The coming contest, fight, whatever, over Judge Sonia Sotomayor's confirmation to our country's top court gains context from the California Supreme Court's 6-2 decision the same day.
The California jurists said voters last year were within their rights to pass a proposition barring the state from authorizing same-sex marriage.
The decision can be read as a victory for good morals: an approach with which I would not take issue. There's more, nevertheless. The Californians held back from imposing on voters an ideology -- same-sex marriage as perfectly fine for those who like it and, as for those who don't like it, tough.
A decision of that character and thrust would certainly have created problems for states determined to keep alive the distinction between marriage and coupling. So also it would have reduced the California's sovereign electorate to a collection of yellers and fist-shakers.
Not a pretty prospect: the people's expressly conferred support for traditional marriage thrown out by a panel of lawyers fast to congratulate themselves for reforming the rotten, the used-up, the no-longer-relevant.
When a coterie of self-anointed reformers schemes against the people's will, the outcome is about what you expect. It's ugly. Distrust and anger multiply. On both sides. Interest in cooperation -- on anything -- diminishes among parties to the decision.
On the shoulders of Judge Sotomayor -- who would seem an odds-on candidate for confirmation to the Supreme Court -- rest expectations having to do with her presumed sympathy for "empathy." The empathetic judge looks at the law but then glances above and around it. Hmmm, what should the law mean? Not what does it mean? Should.
I confess to a gross overgeneralization. Not even Earl Warren and Hugo Black, these long-dead prototypes of empathy, understood "should" in precisely the same term.
Here's the point: A judge who sees law as a visionary ideal rather than the outcome of hard work by horse traders known as legislators isn't going to -- well, let's back up to California and the just-decided case over gay marriage.

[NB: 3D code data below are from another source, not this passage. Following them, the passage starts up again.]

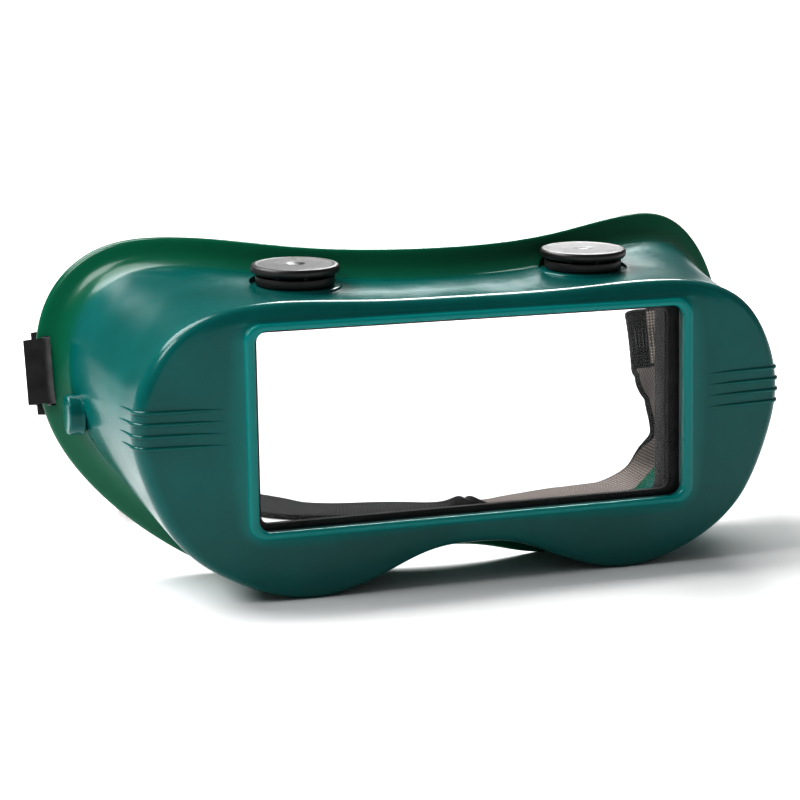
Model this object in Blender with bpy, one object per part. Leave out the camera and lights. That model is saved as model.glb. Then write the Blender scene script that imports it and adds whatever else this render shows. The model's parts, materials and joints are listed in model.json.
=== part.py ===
"""Gas-welding goggles with a fixed 50 x 108 mm window.

One soft PVC frame, a black lens holder with two clear plates, two mushroom
vents, two hooked strap clips and an elastic headband with a slide adjuster.
Working units are millimetres in the goggles' own axes (X right, Y back from
the window's front plane, Z up from the surface they stand on); put() turns
them into metres about the centre of the whole object's footprint.
"""
import bpy
import bmesh
import numpy as np
from math import pi, sin, cos, radians
from mathutils import Matrix, Vector

# ---------------------------------------------------------------- driving sizes, mm
MM = 0.001
GAP = 0.3                       # air left between touching pieces

PLATE_W, PLATE_H = 108.0, 50.0  # standard welding plate
PLATE_T = 2.0
WINDOW_W, WINDOW_H = 105.5, 46.0
WINDOW_R = 3.0                  # corner radius of the window
BEAD_W, BEAD_H = 110.2, 49.2    # outer edge of the raised bead
WINDOW_Z = 39.6                 # window centre above the surface
LIP_BACK = 2.6                  # rear face of the lip that stops the plates

HOLDER_W, HOLDER_H = 112.0, 52.0
HOLDER_FRONT = LIP_BACK + GAP
HOLDER_RAIL_BACK = 12.0
HOLDER_CHEEK_BACK = 16.5
HOLDER_OPEN_W, HOLDER_OPEN_H = 104.4, 48.9
REBATE_BACK = 9.9
GASKET_T = 1.6
GASKET_OPEN_W, GASKET_OPEN_H = 102.0, 44.0

FACE_Y = 1.3                    # front face of the moulding round the bead
WALL_T = 2.0
FLANGE_W = 5.0                  # width of the face flange
FLANGE_T = 2.2
FLANGE_Y0 = 18.5                # flange depth at the nose
FRAME_N = 72                    # points round each ring of the moulding

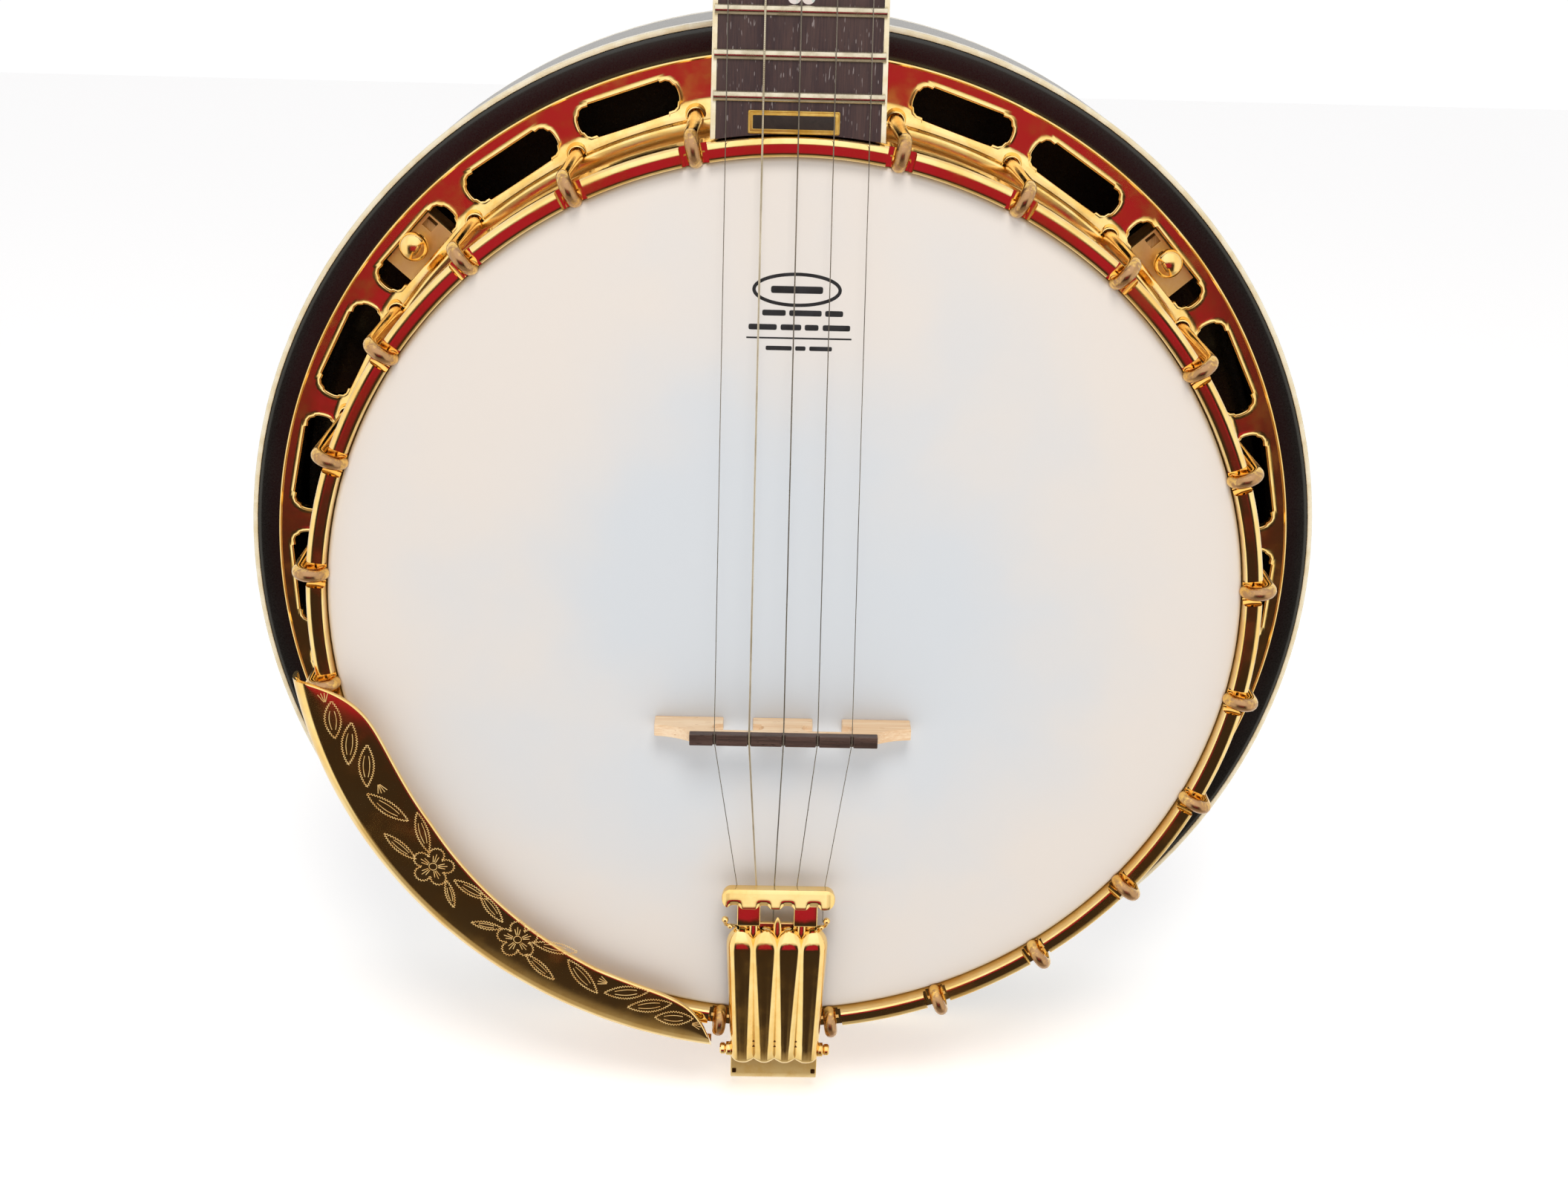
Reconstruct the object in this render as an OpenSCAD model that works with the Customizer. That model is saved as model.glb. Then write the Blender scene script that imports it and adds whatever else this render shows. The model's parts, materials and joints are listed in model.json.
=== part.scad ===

A judge with highfalutin' notions about what's right and what's wrong isn't going to let The People get away with contradicting him. He'll take broadsword to a law he doesn't like (e.g., the old, pre-Roe v. Wade abortion statutes), or he'll put under his personal authority an entire public school system he sees as needing improvement in specific ways.
An empathetic California Supreme Court, on some premise or other (the plaintiffs' contention was that the pro-traditional marriage proposition stripped gays of a fundamental right), could have lectured Californians on the need for a new order of matrimony. The court didn't. Amazing -- given that only a year ago the same court struck down an earlier ban on same-sex marriage as a violation of equal protection.
The point here isn't, hooray, hooray for the suddenly enlightened justices of the Golden State. The point is, pause, see what can happen when a handful of lawyers decides, for whatever reason, what's best for all of us and how fast we ought to do it: no whining, no flinching, just do it!
The irony in the Sotomayor case, of course, is that a president elected by a majority vote proposes to seat on the Supreme Court a woman he seems to value for her ability to ignore trifles like the will of the majority, or social peace, or a law's actual meaning. The liberal -- and Obama is a liberal -- theory of judging involves the use of courts to do quickly what democratic debate, being unwieldy, can't accomplish.
The judge whose place she will take, David Souter, nice and interesting guy as he was alleged to be, was himself a sort of empathizing, let's-move-the-ball-forward kind of judge. Sonia Sotomayor won't immediately change the tenor of discussion and judgment on the court, but assuming the President reads her rightly she will certainly try. As will all future Obama candidates for the court we may yet rename the Society for the Advancement of Empathy in America.